Als Beispiel führt Bodo Janssen Bürokratie an, die den Blick verstellt auf das, was sinnvoll erscheint – dadurch entsteht eine Sinnleere: „Es macht einfach keinen Sinn, ich weiß nicht, was ich hier tue. Deshalb arbeite ich lieber nur drei oder vier Tage die Woche, damit ich die restliche Zeit tatsächlich etwas tun kann, das mich mit Sinn erfüllt. Für mich ist diese Entwicklung des Immer-weniger-Arbeiten-Wollens Ausdruck einer massiven Sinnleere.

Sinnlehre hingegen bedeutet für mich: Ich schenke dir die Möglichkeit, eine Erfahrung zu machen, in der du für dich erkennst, was dir als Mensch sinnvoll erscheint. Das ist es, was wir geschaffen haben. Ich sage niemandem, was SEIN Sinn ist, sondern schaffe eine Infrastruktur, einen Raum, in dem die Menschen selbst für sich herausfinden können, was ihnen sinnvoll erscheint. Wenn ich Sinn in der Arbeit finde, muss ich die Sinnfindung nicht in der Freizeit machen. Menschen suchen etwas, das sie erfüllt.“

Die Kernbotschaften zum Thema Führung

1. Führung ist eine Dienstleistung und keinPrivileg.
2. Wer anderen Fragen stellt, führt! Menschen, die hören, fühlen zugeHÖRig – dem voraus geht die Frage, um überhaupt etwas hören zu können.
3. Reflexion ist wichtiger als Aktion. Es braucht die Reflexion, um Erkenntnisse aus dem Erlebten zu erzielen. Entscheidungen werden in der Stille getroffen.
4. Nur, wer sich selbst führen kann, kann andere führen.

Sich selbst führen bedeutet, sich zu fragen:

• Was ist für mich wirklich wesentlich?

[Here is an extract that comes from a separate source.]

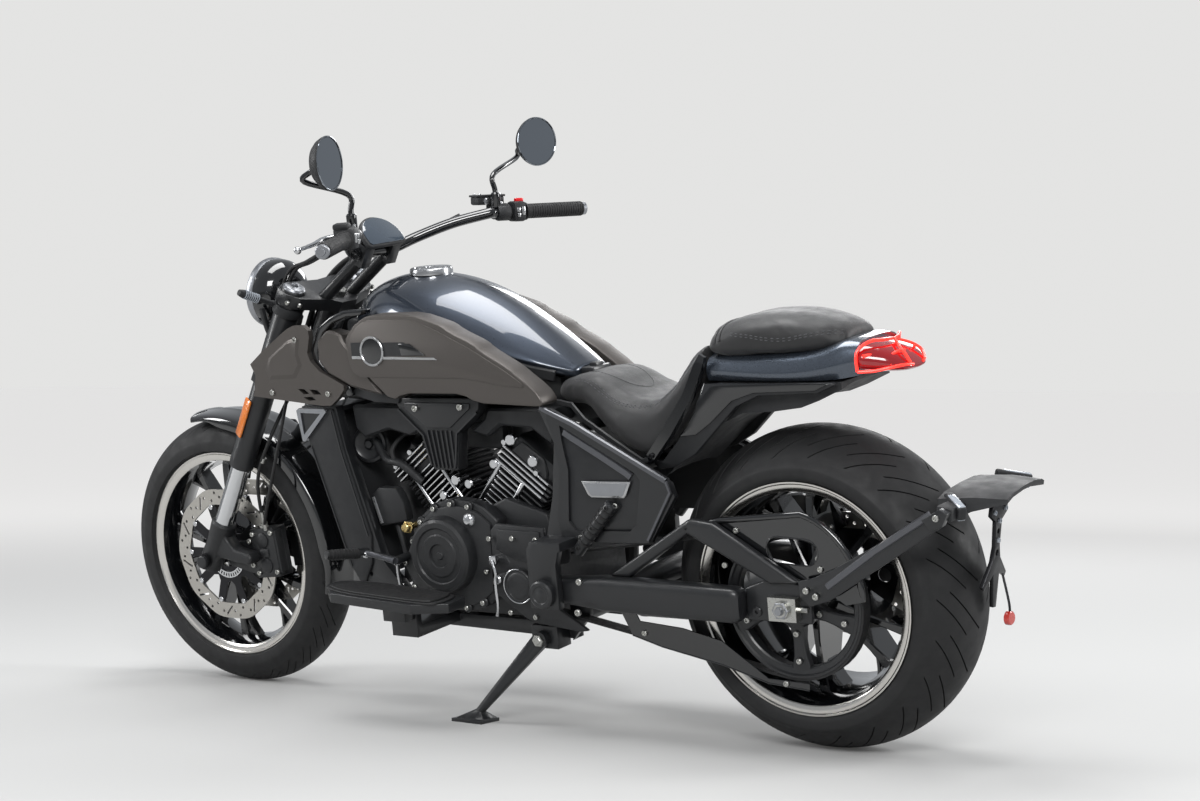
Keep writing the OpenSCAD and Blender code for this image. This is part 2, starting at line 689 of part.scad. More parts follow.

Warum bin ich hier? Was haben andere davon, dass es mich gibt?
• Was ist mein Talent? Wo liegen meine Stärken?
• Was bereitet mir Freude? Welches Handeln erfüllt mich?

Andere führen:

• Wie kann ich es Mitarbeitern ermöglichen mitzugestalten?
• Was kann ich dafür tun, dass Verbundenheit entsteht?
• Was kann ich dazu beitragen, dass sich die Mitarbeiter ihrer Persönlichkeit entsprechend entwickeln können und wachsen können?